— Start —

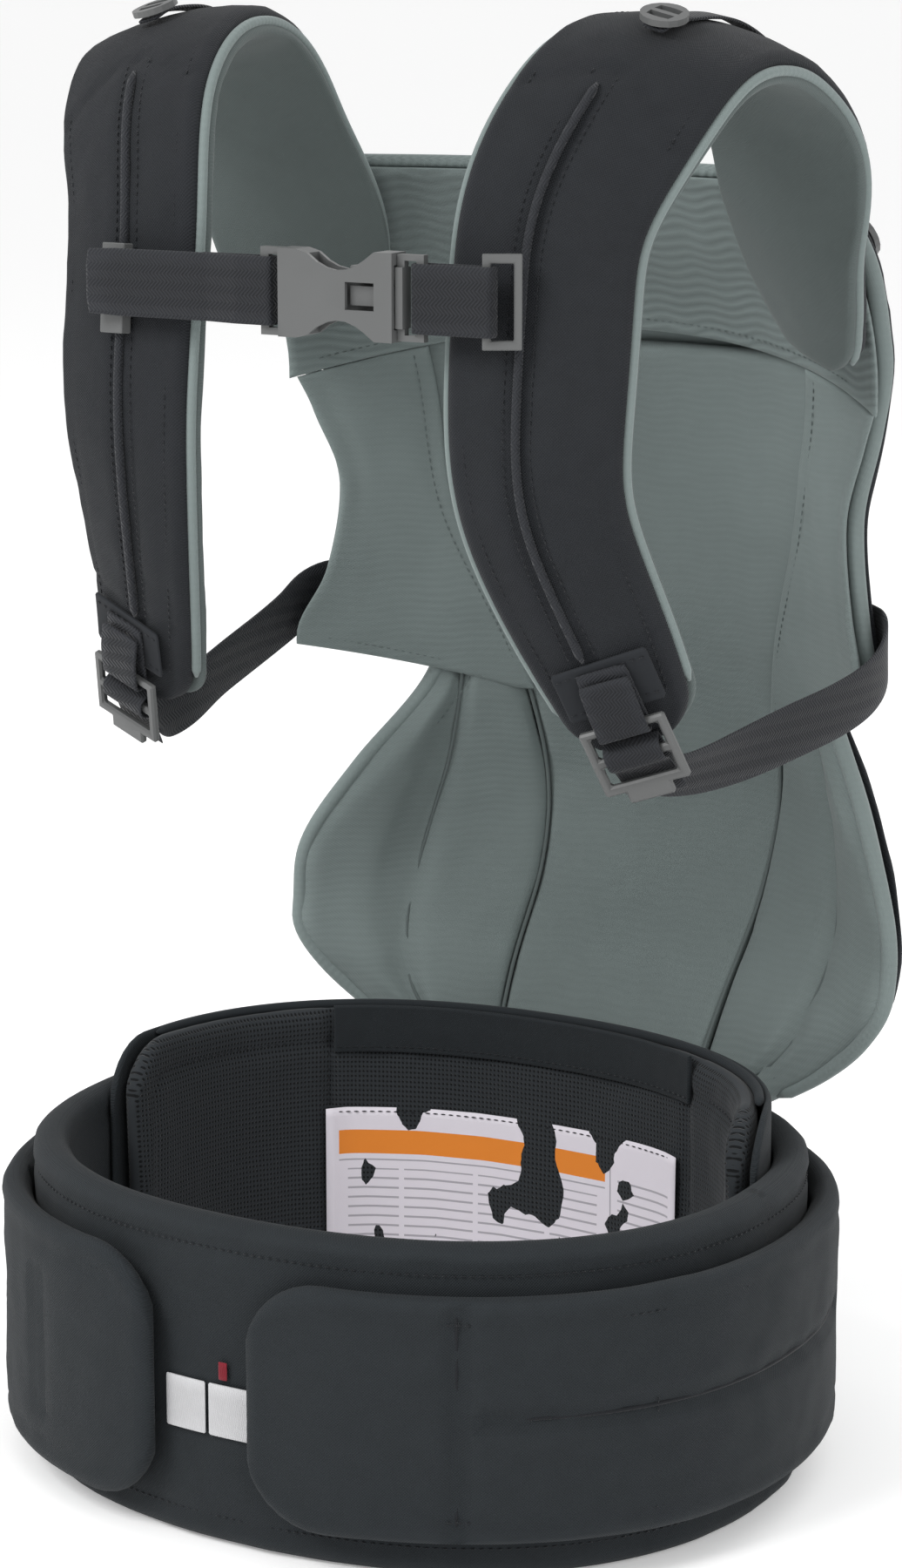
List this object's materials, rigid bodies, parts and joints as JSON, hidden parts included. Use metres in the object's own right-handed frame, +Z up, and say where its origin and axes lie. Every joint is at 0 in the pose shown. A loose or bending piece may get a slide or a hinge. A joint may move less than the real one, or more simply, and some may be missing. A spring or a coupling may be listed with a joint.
{
  "type": "soft baby carrier",
  "caption": "Soft baby carrier with a padded waist belt, ribbed body panel, padded shoulder straps and a clip chest strap.",
  "frame": {"origin": "centre of the footprint on the floor, under the waist belt", "axes": "+Z up from the belt to the shoulder straps; +Y towards the body panel's outer face; -Y towards the belt's closure; +X towards the right-hand shoulder strap"},
  "size_m": [0.3338, 0.3782, 0.5695],
  "materials": {
    "grey_plastic": "moulded plastic, fine grain",
    "stiff_sheet": "stiff plastic sheet",
    "belt_cloth": "plain woven cloth, dark slate",
    "spacer_mesh": "dark spacer mesh",
    "strap_cloth": "plain woven cloth, charcoal",
    "grey_lining": "soft ribbed mesh lining, grey",
    "webbing": "tight-woven strap webbing",
    "foam": "soft padding, hidden",
    "white_tape": "white woven tape",
    "label_cloth": "printed satin label, plain",
    "red_tape": "dark red woven tape",
    "hook_tape": "hook and loop tape, black"
  },
  "bodies": {
    "belt": {"inner_band": "belt_cloth", "back_pad": "spacer_mesh", "back_pad_shell": "belt_cloth", "lumbar_stiffener": "stiff_sheet", "hem_band": "belt_cloth", "care_label": "label_cloth", "loop_field_left": "hook_tape", "loop_field_right": "hook_tape", "wing_base_left": "belt_cloth", "wing_base_right": "belt_cloth", "tab_left": "white_tape", "tab_right": "white_tape", "size_tag": "red_tape"},
    "wing_left": {"wing_left": "belt_cloth", "hook_patch_left": "hook_tape"},
    "wing_right": {"wing_right": "belt_cloth", "hook_patch_right": "hook_tape"},
    "panel": {"centre_panel": "grey_lining", "head_panel": "grey_lining", "panel_side_left": "grey_lining", "panel_side_right": "grey_lining", "panel_foam": "foam", "seat_foam": "foam", "panel_outer": "strap_cloth", "seat_outer": "strap_cloth", "seat_wing_left": "grey_lining", "seat_wing_right": "grey_lining", "strap_lining_left": "grey_lining", "strap_foam_left": "foam", "strap_cover_left": "strap_cloth", "strap_rail_left": "webbing", "end_patch_left": "strap_cloth", "adjuster_loop_left": "webbing", "lifter_web_left": "webbing", "adjuster_web_left": "webbing", "side_web_left": "webbing", "strap_lining_right": "grey_lining", "strap_foam_right": "foam", "strap_cover_right": "strap_cloth", "strap_rail_right": "webbing", "end_patch_right": "strap_cloth", "adjuster_loop_right": "webbing", "lifter_web_right": "webbing", "adjuster_web_right": "webbing", "side_web_right": "webbing"},
    "lock_left": {"ladder_lock_left": "grey_plastic"},
    "lock_right": {"ladder_lock_right": "grey_plastic"},
    "lifter_disc_left": {"lifter_disc_left": "grey_plastic"},
    "lifter_disc_right": {"lifter_disc_right": "grey_plastic"},
    "side_disc_left": {"side_disc_left": "grey_plastic"},
    "side_disc_right": {"side_disc_right": "grey_plastic"},
    "chest_left": {"chest_slider_left": "grey_plastic", "chest_web_left": "webbing", "buckle_female": "grey_plastic"},
    "chest_ring": {"chest_ring_right": "grey_plastic"},
    "chest_male": {"buckle_male": "grey_plastic", "chest_web_right": "webbing"},
    "prong_upper": {"prong_upper": "grey_plastic"},
    "prong_lower": {"prong_lower": "grey_plastic"}
  },
  "joints": [
    {"name": "wing_fold_left", "type": "hinge", "parent": "belt", "child": "wing_left", "pos_m": [-0.15504, -0.10396, 0.06175], "axis": [0, 0, -1], "range_deg": [0, 60]},
    {"name": "wing_fold_right", "type": "hinge", "parent": "belt", "child": "wing_right", "pos_m": [0.15504, -0.10396, 0.0645], "axis": [0, 0, 1], "range_deg": [0, 60]},
    {"name": "panel_fold", "type": "hinge", "parent": "belt", "child": "panel", "pos_m": [0, 0.10065, 0.112], "axis": [-1, 0, 0], "range_deg": [0, 80]},
    {"name": "chest_slide_left", "type": "slide", "parent": "panel", "child": "chest_left", "axis": [0, 0.1191, 0.9929], "range_m": [-0.02, 0.01]},
    {"name": "chest_slide_right", "type": "slide", "parent": "panel", "child": "chest_ring", "axis": [0, 0.1191, 0.9929], "range_m": [-0.02, 0.01]},
    {"name": "buckle_release", "type": "slide", "parent": "chest_ring", "child": "chest_male", "axis": [1, 0, 0], "range_m": [0, 0.022]},
    {"name": "prong_bend_upper", "type": "hinge", "parent": "chest_male", "child": "prong_upper", "pos_m": [0.0412, -0.12615, 0.47555], "axis": [0, -1, 0], "range_deg": [0, 5], "stiffness_Nm_per_rad": 0.02},
    {"name": "prong_bend_lower", "type": "hinge", "parent": "chest_male", "child": "prong_lower", "pos_m": [0.0412, -0.12615, 0.45845], "axis": [0, 1, 0], "range_deg": [0, 5], "stiffness_Nm_per_rad": 0.02},
    {"name": "lock_tilt_left", "type": "hinge", "parent": "panel", "child": "lock_left", "pos_m": [-0.11006, -0.08222, 0.30991], "axis": [-0.9288, 0.1879, 0.3194], "range_deg": [0, 30]},
    {"name": "lifter_disc_tilt_left", "type": "hinge", "parent": "panel", "child": "lifter_disc_left", "pos_m": [-0.11113, -0.04544, 0.56646], "axis": [-0.9697, -0.0858, -0.2288], "range_deg": [0, 30]},
    {"name": "side_disc_tilt_left", "type": "hinge", "parent": "panel", "child": "side_disc_left", "pos_m": [-0.12169, 0.08609, 0.48465], "axis": [0.851, 0.5251, 0], "range_deg": [0, 30]},
    {"name": "lock_tilt_right", "type": "hinge", "parent": "panel", "child": "lock_right", "pos_m": [0.11006, -0.08222, 0.30991], "axis": [-0.9288, -0.1879, -0.3194], "range_deg": [0, 30]},
    {"name": "lifter_disc_tilt_right", "type": "hinge", "parent": "panel", "child": "lifter_disc_right", "pos_m": [0.11113, -0.04544, 0.56646], "axis": [-0.9697, 0.0858, 0.2288], "range_deg": [0, 30]},
    {"name": "side_disc_tilt_right", "type": "hinge", "parent": "panel", "child": "side_disc_right", "pos_m": [0.12169, 0.08609, 0.48465], "axis": [0.851, -0.5251, 0], "range_deg": [0, 30]}
  ],
  "couplings": [
    {"joint": "chest_slide_right", "follows": "chest_slide_left", "ratio": 1},
    {"joint": "prong_bend_lower", "follows": "prong_bend_upper", "ratio": 1}
  ]
}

— End —

◆ TASK DETAILS:
Go over the data above and copy every line that has the word "origin" in it.

◆ WRITTEN REPLY:
List this object's materials, rigid bodies, parts and joints as JSON, hidden parts included. Use metres in the object's own right-handed frame, +Z up, and say where its origin and axes lie. Every joint is at 0 in the pose shown. A loose or bending piece may get a slide or a hinge. A joint may move less than the real one, or more simply, and some may be missing. A spring or a coupling may be listed with a joint.
  "frame": {"origin": "centre of the footprint on the floor, under the waist belt", "axes": "+Z up from the belt to the shoulder straps; +Y towards the body panel's outer face; -Y towards the belt's closure; +X towards the right-hand shoulder strap"},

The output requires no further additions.